Sovereign money should be issued by a central bank under the direct authority of the ‘sovereign’, society's embodiment. Why leave the real economic decisions up to bankers? Let the state determine how the economy should develop, using as its secret weapon the creation of money (with proper oversight and the help of well-intentioned investment bankers). Atomic power used rationally.
Ultimately Law failed as policy-maker, in part because of the profligate king and the entrenched interests of the day, in part because of the lack of statistical instruments. It’s time to ‘take up the torch’.
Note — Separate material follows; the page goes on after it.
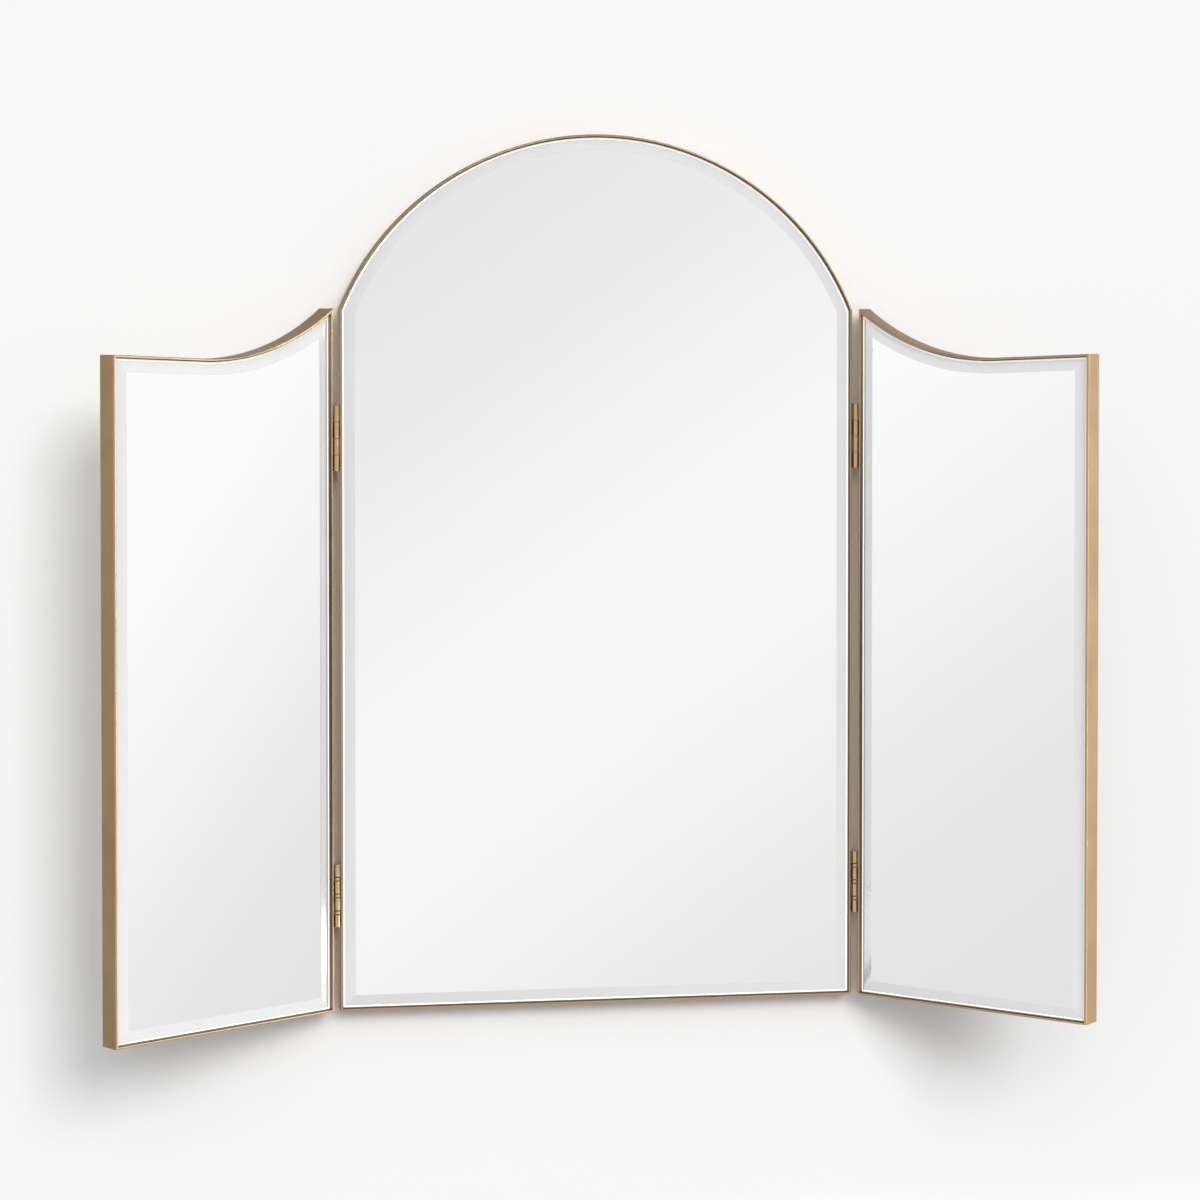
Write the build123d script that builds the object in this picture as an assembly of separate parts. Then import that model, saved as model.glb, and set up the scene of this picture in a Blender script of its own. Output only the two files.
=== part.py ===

*He killed an opponent in a duel and was sentenced to death, later commuted to a fine. The victim’s brother appealed and Law had to escape to Amsterdam. After his spectacular career as French finance minister, he pined away abroad, and died in poverty, forgotten to all.
**Silver or copper are too plentiful, making storage a problem
***His mother rescued the family home, buying it from him to pay off his debts
***There were six such banks that issued paper money, along with Sweden, England, Holland, Venice, and Genoa.